Happy Birthday Penny Lane
It’s a drag when you show up to vacation sad and scared, but Emily’s not fazed. She’s been one of my best people since I was 12, and we’ve popped in and out of each other’s lives through the wonderful and the seriously worrisome.
When she tells me she’s booked us tickets to see the Soul Rebels — a 9PM show — I do everything I can to store up enough energy to stay awake. That includes vegging out all day and ordering a coffee at the end of dinner… at 8:45PM.
I’m not drinking, so the let ‘s-keep-this-party-going vibe can be harder for me to catch — and keep — until we walk into the legendary New Orleans dance hall, Tipitina’s.
The opener, SaxKixAve, kicks my ass in all the right ways. They’re lively, funny, funky, and fun. It’s clear this duo shows up with authentic joy — and I need it — so I let it all in. I dance. I sing. I laugh. And for a while, I stop feeling like a person living with a terrible diagnosis… and more like a person living in a terrible and beautiful world.
I’m transported to another version of my life — the one where I helped produce big shows in the heart of Boston with Eva Rosenberg, Jake Messier, Edgar Herwick, and Brian O’Donovan. The one where I handed Boston’s Mayor Menino the line: “Let’s see what happens when we bring Bourbon Street to Boylston.” (And a packed crowd at Copley Square erupted.)
By the time Soul Rebels take the stage, I’m warm — good and ready. For about two hours, I don’t have cancer. I’m not tired. I’m just a girl who loves live music, dancing beside her ride-or-die since middle school.
When we finally leave — after midnight — I’m still buzzing. We order late-night pizza and mozzarella sticks, and settle in to watch Almost Famous for the 9,000th time. Emily and I know every word. Every beat.
Until… a few words and scenes don’t line up. And we’re seriously (seriously) dazed and confused. (See that I did there?)
“Wait, what is happening?” I ask. “Do we have some different version or something? How is this possible — I’ve never seen this.”
“Okay, so you’re seeing this too,” Emily says. “Is this fucking with you? This is the same version I’ve always owned — I don’t know what’s going on.”
We stopped the stream and dug a little deeper. It turns out Prime had somehow switched to Filmmaker Mode—the original, unedited version.
It’s impossible to describe how unbelievable this moment is for us.
In each of our lowest and highest seasons, we’ve returned to this semi-autobiographical Cameron Crowe film — with much of the music composed by Crowe’s wife, Heart’s own Nancy Wilson.
Personally, I watched this movie nearly every night during the second half of my sophomore year in college, living in Luxembourg.
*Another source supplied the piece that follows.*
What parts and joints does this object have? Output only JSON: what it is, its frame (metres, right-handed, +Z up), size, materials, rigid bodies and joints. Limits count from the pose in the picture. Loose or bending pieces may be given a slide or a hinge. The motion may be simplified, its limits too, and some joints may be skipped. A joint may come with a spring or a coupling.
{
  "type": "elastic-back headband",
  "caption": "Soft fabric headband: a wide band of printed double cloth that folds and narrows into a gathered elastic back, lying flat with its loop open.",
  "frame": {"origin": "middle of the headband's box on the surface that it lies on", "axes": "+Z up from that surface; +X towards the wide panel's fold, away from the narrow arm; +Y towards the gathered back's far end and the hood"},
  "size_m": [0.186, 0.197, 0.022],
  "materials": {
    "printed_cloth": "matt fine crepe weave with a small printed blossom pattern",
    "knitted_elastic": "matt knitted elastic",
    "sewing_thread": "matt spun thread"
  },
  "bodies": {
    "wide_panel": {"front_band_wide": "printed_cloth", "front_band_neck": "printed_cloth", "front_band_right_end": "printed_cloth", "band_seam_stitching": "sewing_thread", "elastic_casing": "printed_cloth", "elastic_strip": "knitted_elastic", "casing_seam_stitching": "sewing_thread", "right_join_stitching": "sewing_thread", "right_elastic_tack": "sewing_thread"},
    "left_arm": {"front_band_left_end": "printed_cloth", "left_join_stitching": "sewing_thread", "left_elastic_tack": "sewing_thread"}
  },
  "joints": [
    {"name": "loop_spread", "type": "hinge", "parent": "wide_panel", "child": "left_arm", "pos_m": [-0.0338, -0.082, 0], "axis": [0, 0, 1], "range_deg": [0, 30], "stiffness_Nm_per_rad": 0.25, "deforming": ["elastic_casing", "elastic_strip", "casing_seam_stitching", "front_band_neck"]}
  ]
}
And because I’m not exactly young, I obviously watched it on DVD — on my laptop.
I wore that DVD out — watched every single extra: the interviews with Crowe, Wilson, and half the cast. I remember this so clearly because Almost Famous was coming to Luxembourg theaters while I was living there, and I went on a date with a man too old for me, named Jake — a film director in town working on The Musketeer. Inspired by Penny Lane, I said yes to his invitation to the film’s wrap party. (I didn’t come home from that party. That’s another story, one with less gratitude, more regret — and probably the right amount of both.)
The fact that I devoured that DVD and its extras… and these scenes weren’t there? That Emily and I both own this movie on Prime and have streamed it for years, and the “silly machinery” (“silly machinery”) never once served us this version — not until now, in our 40s — feels like something more than coincidence.
Especially here, in her shotgun house in New Orleans, on my first trip here.
Especially now, when she’s reckoning with choices, and I’m reckoning with cancer, and we’re both trying to figure out what comes next.
And I’m reminded:
Even when I’m certain I know all the things that I’ve gathered every piece, that I’ve heard the record, even worn it out, there can still be more. There can still be magic.
And it can still be great.
Emily and I agreed that all of the edits made the movie stronger–except Penny’s Birthday. For those who love this movie as much as we do, but have never seen this scene, it’s so lovingly brutal.